Return, exactly as written, the lines from the one containing "laid = laid_down(LEAVES)" through the one containing "from mathutils import Matrix, Vector, noise", with both ends included.
::::::
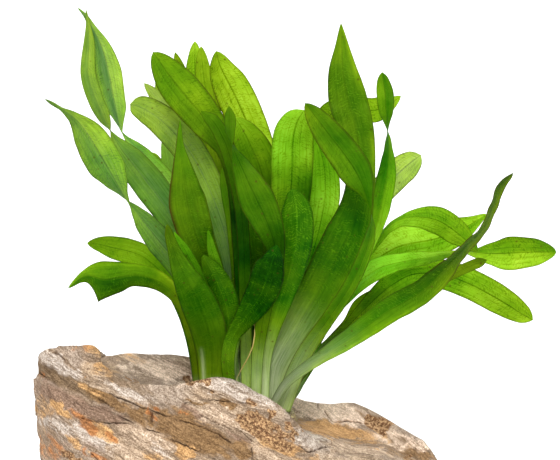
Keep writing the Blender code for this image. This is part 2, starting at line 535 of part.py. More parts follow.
def new_object(name, finish, bm):
    """A named object from a bmesh, with its material."""
    mesh = bpy.data.meshes.new(name)
    bm.to_mesh(mesh)
    bm.free()
    made = bpy.data.objects.new(name, mesh)
    bpy.context.scene.collection.objects.link(made)
    mesh.materials.append(material(finish))
    mesh.shade_smooth()
    return made


def material(finish):
    """The Principled material of a finish, made once."""
    found = bpy.data.materials.get(finish)
    if found:
        return found
    colour, roughness = FINISHES[finish]
    made = bpy.data.materials.new(finish)
    made.use_nodes = True
    shader = made.node_tree.nodes["Principled BSDF"]
    shader.inputs["Base Color"].default_value = (*colour, 1.0)
    shader.inputs["Roughness"].default_value = roughness
    shader.inputs["Metallic"].default_value = 0.0
    return made


def skinned(bm, rows, first_tip=None, last_tip=None):
    """Skins rows of points, each a closed loop. An end is drawn to its tip, or else closed flat.

    Every diagonal starts at an even point of its lower row, a leaf's margin, so that the two
    sides of a twisted blade stay alongside each other. Millimetres in, metres out.
    """
    loops = [[bm.verts.new(Vector(p) * MM) for p in row] for row in rows]
    for first, second in zip(loops, loops[1:]):
        for i in range(len(first)):
            j = (i + 1) % len(first)
            if i % 2 == 0:
                bm.faces.new((first[i], first[j], second[j]))
                bm.faces.new((first[i], second[j], second[i]))
            else:
                bm.faces.new((first[i], first[j], second[i]))
                bm.faces.new((first[j], second[j], second[i]))
    for loop, tip in ((loops[0], first_tip), (loops[-1], last_tip)):
        if tip is None:
            bm.faces.new(loop)
            continue
        point = bm.verts.new(Vector(tip) * MM)
        for i in range(len(loop)):
            bm.faces.new((loop[i], loop[(i + 1) % len(loop)], point))
    bmesh.ops.recalc_face_normals(bm, faces=bm.faces)


def build_leaf(leaf, rings):
    """A leaf: a thin blade with a thicker midrib, drawn out to a point."""
    real = placed(rings)
    real[0, :, 2] = crown_top(real[0, :, 0]) + TOUCH_GAP
    bm = bmesh.new()
    skinned(bm, real[:-1], last_tip=real[-1, 0])
    return new_object(leaf.name, leaf.finish, bm)


def build_crown():
    """The rootstock: a low mound with a scarred side, falling with the hollow it lies in."""
    rows = []
    for inset, lift in ((CROWN_ROUNDING, 0.0), (0.8, 0.9), (0.0, CROWN_ROUNDING),
                        (0.2, 0.65 * CROWN_HEIGHT), (0.9, CROWN_HEIGHT - 0.8),
                        (CROWN_ROUNDING, CROWN_HEIGHT)):
        ring = []
        for i in range(CROWN_SIDES):
            angle = math.tau * i / CROWN_SIDES
            reach = 1.0 / (
                abs(math.cos(angle)) ** CROWN_SQUARENESS + abs(math.sin(angle)) ** CROWN_SQUARENESS
            ) ** (1.0 / CROWN_SQUARENESS)
            scar = CROWN_SCAR_DEPTH * math.cos(CROWN_SCARS * angle + 0.5 * lift)
            x = CROWN_MIDDLE[0] + math.cos(angle) * reach * (CROWN_HALF_LENGTH - inset - scar)
            y = CROWN_MIDDLE[1] + math.sin(angle) * reach * (CROWN_HALF_DEPTH - inset - scar)
            ring.append((x, y, crown_top(x) - CROWN_HEIGHT + lift))
        rows.append(ring)
    bm = bmesh.new()
    skinned(bm, rows)
    return new_object("crown", "crown", bm)


def eased(value, low, high):
    """0 at low, 1 at high, smooth between."""
    t = min(1.0, max(0.0, (value - low) / (high - low)))
    return t * t * (3.0 - 2.0 * t)


def hollow_floor(x, ridge, back):
    """Height of the hollow: level with the crown's underside there, and shallow towards both ends."""
    under_crown = crown_top(x) - CROWN_HEIGHT - TOUCH_GAP
    shallow = 0.92 * min(ridge, back)
    away = eased(abs(x - CROWN_MIDDLE[0]), *HOLLOW_REACH)
    return min(under_crown + (shallow - under_crown) * away, shallow)


def stone_profile(row):
    """One cross-section of the stone: front foot, over the top to the back foot, and the underside."""
    x, ridge, back, back_depth = row
    girth = (1.0 - abs(x / STONE_HALF_LENGTH) ** STONE_PLAN_SQUARENESS) ** (1.0 / STONE_PLAN_SQUARENESS)
    hollow = hollow_floor(x, ridge, back)
    hollow_back = min(HOLLOW_BACK, back_depth - HOLLOW_RIM)
    belly = min(26.0, 0.45 * ridge)
    shoulder = 0.45 * STONE_FRONT_BELLY + 0.55 * STONE_RIDGE_DEPTH
    knots = np.array([
        (STONE_FRONT_FOOT, 0.0),
        (STONE_FRONT_BELLY, belly),
        (shoulder, belly + 0.72 * (ridge - belly)),
        (STONE_RIDGE_DEPTH, ridge),
        (HOLLOW_FRONT, hollow),
        (HOLLOW_FRONT + 4.0, hollow),
        (hollow_back - 4.0, hollow),
        (hollow_back, hollow),
        (back_depth, back),
        (0.35 * back_depth + 0.65 * STONE_BACK_BELLY, 0.74 * back),
        (STONE_BACK_BELLY, min(24.0, 0.45 * back)),
        (STONE_BACK_FOOT, 0.0),
    ])
    knots[:, 0] *= girth
    spans = np.concatenate([[0.0], np.cumsum(np.linalg.norm(np.diff(knots, axis=0), axis=1))])
    profile = smooth_through(spans, knots, np.linspace(0.0, spans[-1], PROFILE_POINTS))
    profile[[0, -1], 1] = 0.0
    under = np.linspace(profile[-1, 0], profile[0, 0], UNDERSIDE_POINTS + 2)[1:-1]
    loop = np.concatenate([profile, np.stack([under, np.zeros_like(under)], axis=1)])
    return [Vector((x, y, z)) for y, z in loop]


def weathered(point, lengthwise):
    """A point of the stone's skin, moved out or in by the worn edges of its beds and by broad lumps.

    lengthwise says how much of the move may go along the stone: little on its flanks, all on its ends.
    """
    if point.z < 1.0:
        return point
    out = point - Vector((0.0, 0.0, 30.0))
    out.x *= lengthwise
    out.normalize()
    warp = BEDDING_WARP * noise.noise(point / 38.0)
    bed = ((point @ BEDDING_NORMAL + warp) / BEDDING_PERIOD) % 1.0
    if bed < BEDDING_LEDGE:
        worn = bed / BEDDING_LEDGE
    else:
        worn = (1.0 - bed) / (1.0 - BEDDING_LEDGE)
    lump = LUMP_HEIGHT * noise.noise(point / LUMP_SIZE + Vector((3.1, 7.7, 1.3)))
    off_crown = max(
        abs(point.x - CROWN_MIDDLE[0]) - CROWN_HALF_LENGTH,
        abs(point.y - CROWN_MIDDLE[1]) - CROWN_HALF_DEPTH,
    )
    fade = eased(off_crown, 0.5, SMOOTH_BY_CROWN) * min(1.0, point.z / 12.0)
    return point + out * fade * (BEDDING_STEP * (worn - 0.55) + lump)


def tapered(point, tallest):
    """A point of the stone drawn in along X towards the foot, as the ends slope inwards."""
    low = max(0.0, 1.0 - point.z / (0.8 * tallest))
    return Vector((point.x * (1.0 - STONE_END_TAPER * low**1.3), point.y, point.z))


def end_rings(section, outward):
    """The rings that close an end of the stone, each smaller and further out, and the last point."""
    middle = sum(section, Vector()) / len(section)
    rings = []
    for scale, reach in END_RINGS:
        ring = []
        for original in section:
            moved = middle.lerp(original, scale) + Vector((outward * reach, 0.0, 0.0))
            moved.z = moved.z if original.z >= 1.0 else 0.0
            ring.append(moved)
        rings.append(ring)
    return rings, middle + Vector((outward * END_REACH, 0.0, 0.0))


def build_stone():
    """The stone: a long ridge in front, a lower one behind, and the hollow that holds the crown."""
    table = np.array(STONE_SECTIONS)
    places = np.linspace(table[0, 0], table[-1, 0], SECTION_COUNT)
    sections = [stone_profile(row) for row in smooth_through(table[:, 0], table, places)]
    left, left_tip = end_rings(sections[0], -1.0)
    right, right_tip = end_rings(sections[-1], 1.0)
    rings = [[weathered(p, 0.25) for p in ring] for ring in sections]
    left = [[weathered(p, 1.0) for p in ring] for ring in left]
    right = [[weathered(p, 1.0) for p in ring] for ring in right]
    rings = [*reversed(left), *rings, *right]
    tallest = table[:, 1].max()
    bm = bmesh.new()
    skinned(
        bm, [[tapered(p, tallest) for p in ring] for ring in rings],
        first_tip=tapered(weathered(left_tip, 1.0), tallest),
        last_tip=tapered(weathered(right_tip, 1.0), tallest),
    )
    return new_object("stone", "stone", bm)


def main():
    for old in list(bpy.data.objects):
        bpy.data.objects.remove(old)
    laid = laid_down(LEAVES)
    for leaf in LEAVES:
        build_leaf(leaf, laid[leaf.name])
    build_crown()
    build_stone()


main()
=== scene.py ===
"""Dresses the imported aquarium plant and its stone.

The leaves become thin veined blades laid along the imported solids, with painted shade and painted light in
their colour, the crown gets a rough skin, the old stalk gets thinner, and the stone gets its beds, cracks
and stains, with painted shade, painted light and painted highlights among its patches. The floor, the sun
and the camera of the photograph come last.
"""

import json
import logging
import math
from dataclasses import dataclass, field
from enum import Enum
from typing import Sequence

import bmesh
import bpy
import numpy as np
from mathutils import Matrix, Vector, noise


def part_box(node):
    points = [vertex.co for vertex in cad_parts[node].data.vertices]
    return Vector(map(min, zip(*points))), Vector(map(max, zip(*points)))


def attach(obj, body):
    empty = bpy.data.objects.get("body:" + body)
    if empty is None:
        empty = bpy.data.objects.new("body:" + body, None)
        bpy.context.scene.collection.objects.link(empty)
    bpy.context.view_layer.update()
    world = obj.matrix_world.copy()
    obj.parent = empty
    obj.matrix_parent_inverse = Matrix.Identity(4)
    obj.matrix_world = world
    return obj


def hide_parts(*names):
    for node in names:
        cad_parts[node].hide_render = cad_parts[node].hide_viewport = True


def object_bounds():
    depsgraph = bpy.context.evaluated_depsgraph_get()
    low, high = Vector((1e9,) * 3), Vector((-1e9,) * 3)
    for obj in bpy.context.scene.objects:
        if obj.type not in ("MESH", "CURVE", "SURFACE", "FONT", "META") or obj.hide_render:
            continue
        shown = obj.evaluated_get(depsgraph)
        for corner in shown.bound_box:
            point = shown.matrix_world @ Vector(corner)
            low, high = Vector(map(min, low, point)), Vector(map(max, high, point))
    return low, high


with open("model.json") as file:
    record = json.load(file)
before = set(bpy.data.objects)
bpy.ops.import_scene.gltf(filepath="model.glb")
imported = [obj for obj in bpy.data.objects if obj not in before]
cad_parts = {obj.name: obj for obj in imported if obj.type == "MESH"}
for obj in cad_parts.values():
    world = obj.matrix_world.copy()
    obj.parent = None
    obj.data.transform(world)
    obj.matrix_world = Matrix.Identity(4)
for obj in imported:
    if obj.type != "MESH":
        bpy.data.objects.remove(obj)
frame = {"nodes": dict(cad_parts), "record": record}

LOG = logging.getLogger("water_plant")

MM = 0.001
BODY = "root"
CAD_BOX = [list(map(float, corner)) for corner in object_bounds()]
SLOTS = {row["node"]: row["material_slot"] for row in frame["record"]["subparts"]}
RIBS_A_HALF = 3
BEDDING = (0.36, -0.30, 0.88)

Socket = bpy.types.NodeSocket
Sockets = bpy.types.bpy_prop_collection
Colour = tuple[float, float, float]
Window = tuple[float, float]
Stops = tuple[tuple[float, Colour], ...]


@dataclass(frozen=True)
class Sight:
    """The photograph's line of sight: a sheet that leans back, seen square on by the camera.

    Lengths are in millimetres. The photograph is 560 pixels wide, at half a millimetre a pixel.
    """

    tilt: float = 8.0
    distance: float = 1100.0
    middle_across: float = 15.0
    middle_up: float = 145.0
    view_width: float = 280.0
    pixel: float = 0.5
    zero_column: float = 250.0
    zero_row: float = 520.0

    def back(self) -> np.ndarray:
        """The direction from the sheet to the camera."""
        lean = math.radians(self.tilt)
        return np.array([0.0, -math.cos(lean), math.sin(lean)])

    def upward(self) -> np.ndarray:
        """The sheet's own upward direction."""
        lean = math.radians(self.tilt)
        return np.array([0.0, math.sin(lean), math.cos(lean)])

    def middle(self) -> np.ndarray:
        """The middle of the view."""
        return np.array([self.middle_across, 0.0, 0.0]) + self.middle_up * self.upward()

    def eye(self) -> np.ndarray:
        """The camera's place."""
        return self.middle() + self.distance * self.back()

    def seen(self, points: np.ndarray) -> np.ndarray:
        """Where points appear on the photograph.

        Args:
            points: places in millimetres, one a row.

        Returns:
            Their pixel columns and rows, one pair a row.
        """
        from_eye = points - self.eye()
        depth = -from_eye @ self.back()
        scale = self.distance / depth
        across = self.middle_across + from_eye[:, 0] * scale
        up = self.middle_up + (from_eye @ self.upward()) * scale
        return np.stack([self.zero_column + across / self.pixel, self.zero_row - up / self.pixel], 1)


SIGHT = Sight()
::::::
Exercise output ▸
    laid = laid_down(LEAVES)
    for leaf in LEAVES:
        build_leaf(leaf, laid[leaf.name])
    build_crown()
    build_stone()


main()
=== scene.py ===
"""Dresses the imported aquarium plant and its stone.

The leaves become thin veined blades laid along the imported solids, with painted shade and painted light in
their colour, the crown gets a rough skin, the old stalk gets thinner, and the stone gets its beds, cracks
and stains, with painted shade, painted light and painted highlights among its patches. The floor, the sun
and the camera of the photograph come last.
"""

import json
import logging
import math
from dataclasses import dataclass, field
from enum import Enum
from typing import Sequence

import bmesh
import bpy
import numpy as np
from mathutils import Matrix, Vector, noise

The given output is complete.